La solidarietà dei vescovi brasiliani al Papa. Intervista con mons. Giovenale, minacciato
per la lotta alla pedofilia
E’ in corso, in questi giorni, la visita ad Limina dei vescovi brasiliani della Regione
Norte II. Ieri, un primo gruppo di presuli è stato ricevuto in udienza dal Papa al
Palazzo Apostolico di Castel Gandolfo. Tra loro anche mons. Flavio Giovenale,
vescovo di Abaetetuba, che al microfono di Cristiane Murray si sofferma sulle
sfide per la Chiesa della sua regione:
R. – La Regione
Nord II è l’Amazzonia orientale. Siamo 14 vescovi, due Stati del Brasile, un'area
geografica grande cinque volte l’Italia. Questa è la prima sfida: le distanze. Perché
in tutta questa area ci sono soltanto sette milioni di abitanti, e questo vuol dire
che le distanze tra una città e l’altra, tra una comunità e l’altra, sono molto grandi.
Oltre ad avere, in media, un prete ogni 20 mila abitanti, abbiamo un prete ogni 25
mila chilometri quadrati: ecco la prima sfida. La seconda sfida è la dimensione eucaristica,
nel senso che l’Eucaristia, lo sappiamo, fa la Chiesa e là, la maggior parte delle
comunità hanno la Messa solo due-tre volte l’anno. Perciò dobbiamo fare leva sulla
Parola di Dio, sulla formazione dei laici, dei catechisti, degli animatori di comunità,
che sono la nostra grande sfida e la nostra grande forza.
D.
– Da poco è stata creata la Commissione per l’Amazzonia, dopo la Campagna di fraternità.
Come sta lavorando?
R. – Sono vescovi di varie parti
del Brasile che cercano di fare in modo che il tema dell’Amazzonia - di questa regione
enorme e con poca popolazione, ma che ha una responsabilità sociale ed ecologica a
livello mondiale, ed allo stesso tempo una responsabilità di Chiesa e di evangelizzazione
- cercano di fare in modo, dicevo, che questo tema non cada nel dimenticatoio.
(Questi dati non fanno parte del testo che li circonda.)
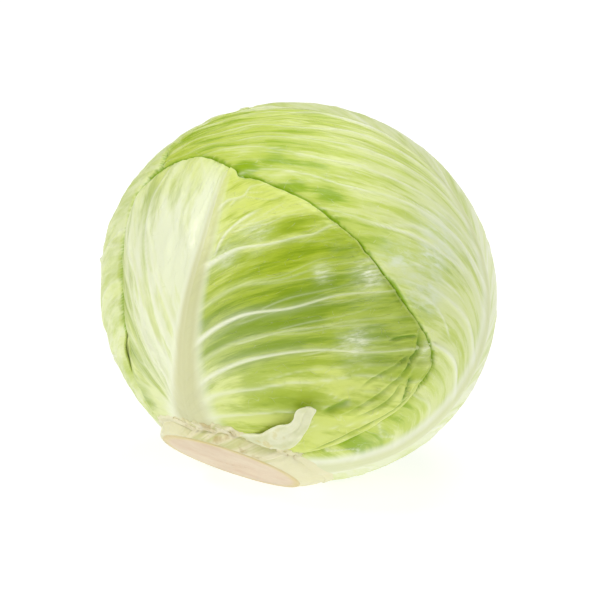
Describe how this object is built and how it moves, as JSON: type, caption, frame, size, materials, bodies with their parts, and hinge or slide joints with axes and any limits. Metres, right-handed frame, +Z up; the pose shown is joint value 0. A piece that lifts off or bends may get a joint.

Perciò,
si sta lavorando sia con l’invio di missionari, sacerdoti, religiosi, laici, sia con
progetti di appoggio alle attività sia pastorali sia sociali che le Chiese dell’Amazzonia
già hanno, in modo da poter sviluppare questa visione di missione nella Chiesa e che
in Amazzonia possa diventare realtà.
D. – Che cosa
vi aspettate da questa visita?
R. – La visita al
Papa è sempre un’emozione molto grande; il fatto che noi veniamo da molto lontano
– sono 10-15 mila chilometri! – è proprio la dimostrazione del fatto che noi amiamo
il Papa, gli vogliamo bene, amiamo la Chiesa, la Chiesa universale e ci sentiamo parte
di questa Chiesa e vogliamo dare il nostro contributo. Dal Papa noi aspettiamo un
abbraccio fraterno, uno stimolo a continuare anche su alcuni orientamenti … Abbiamo
anche portato la nostra solidarietà al Papa in questo momento così difficile per dirgli:
noi siamo con lei, anche perché questo problema della pedofilia da noi è vissuto in
prima linea, nel senso che noi combattiamo la pedofilia e per questo a volte si paga
anche di persona: nella vicenda dei tre vescovi minacciati, uno degli aspetti è la
pedofilia.
D. – Lei è uno dei vescovi minacciati
… gliel’ha detto, al Papa?
R. – Gliel’ho detto, gliel’ho
ricordato – lui lo sapeva già. Quando siamo stati ricevuti, è stata la prima cosa
che abbiamo fatto: dargli il nostro appoggio e dirgli “avanti con tutta forza!”.